Agumenting the states with $\bar{s}_t =(s_{t−d},a_{t−d},...,a_{t−1})$ reduces the problem to an MDP with no delay. By augmenting the states this way the MDP becomes Markovian with respect to the augmented state $\bar{s}_t$, thus solving the problems from 2.1. The additional states "absorb" the delays and makes it possible for the agent to operate in an MDP without delays, where standard reinforcement learning techniques can be applied.

Transition Probabilities:

The transition probability from state $\bar{s}_t$ to $\bar{s}_{t+1}$ given action $a_t$ is defined as:

$$ P(\bar{s}_{t+1} \mid \bar{s}_t, a_t) = p(s_{t+1-d} \mid s_{t-d}, a_{t-d}) \times \prod_{k=1}^{d-1} \mathbf{1}\{ a_{t-d+k}{\prime} = a_{t-d+k+1} \} \times \mathbf{1}\{ a_t{\prime} = a_t \}$$

The transition probabilities now depend only on the current augmented state $\bar{s}_t$ and the chosen action $a_t$. This satisfies the Markov property because the future state $\bar{s}_{t+1}$ depends only on $\bar{s}_t$ and $a_t$, not on any prior states or actions outside $\bar{s}_t$.

This enables us to write a Bellman equation for the value function $V^\pi(\bar{s})$:

$$V^\pi(\bar{s}) = r(s_{t-d}, a_{t-d}) + \lambda \sum_{\bar{s}{\prime}} P(\bar{s}{\prime} \mid \bar{s}, \pi(\bar{s})) V^\pi(\bar{s}{\prime})$$

Now $P(\bar{s}_{t+1} \mid \bar{s}_t, a_t)$ is the transition probability from $\bar{s}_t$ to $\bar{s}_{t+1}$ given action $a_t$.

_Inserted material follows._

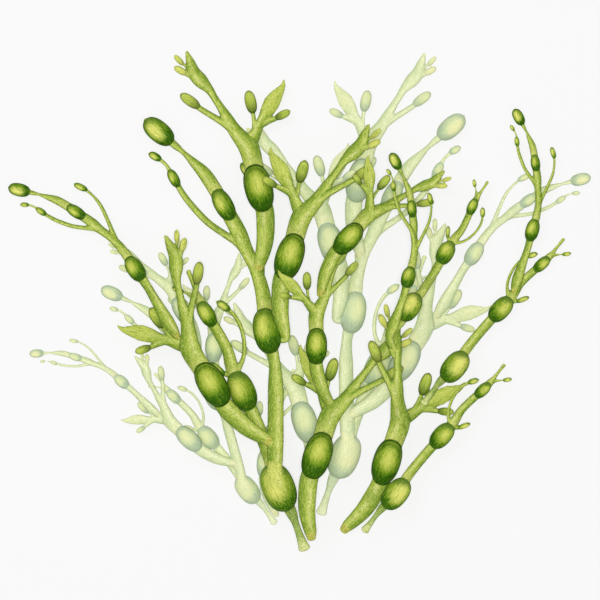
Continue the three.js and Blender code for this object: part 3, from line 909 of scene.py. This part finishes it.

At each time step $t$, the agent observes $\bar{s}_t$ and decides on $a_t$. The next augmented state $\bar{s}_{t+1}$ will be:

$\bar{s}_{t+1} = (s_{t+1-d}, a_{t+1-d}, a_{t+1-d+1}, \ldots, a_t)$




The transition probability from augmented state \( \bar{s}_t \) to \( \bar{s}_{t+1} \) given action \( a_t \) is:

$$P(\bar{s}_{t+1} \mid \bar{s}_t, a_t) = p(s_{t+1-d} \mid s_{t-d}, a_{t-d}) \times \delta(a_{t-d+1}', a_{t-d+1}) \times \delta(a_{t-d+2}', a_{t-d+2}) \times \ldots \times \delta(a_{t-1}', a_{t-1}) \times \delta(a_t', a_t)$$

Reward function: 
The reward function in the augmented MDP is:

$r(\bar{s}_t, a_t) = r(s_{t-d}, a_{t-d})$

The immediate reward at time t depends on the delayed state $s_{t-d}$ and delayed action $a_{t-d}$, both components of $\bar{s}_t$.
The reward does not depend on the current action $a_t$ because the environment provides feedback based on actions taken d steps ago.
Therefore the reward at time $t$ corresponds to the action taken at time $t-d$.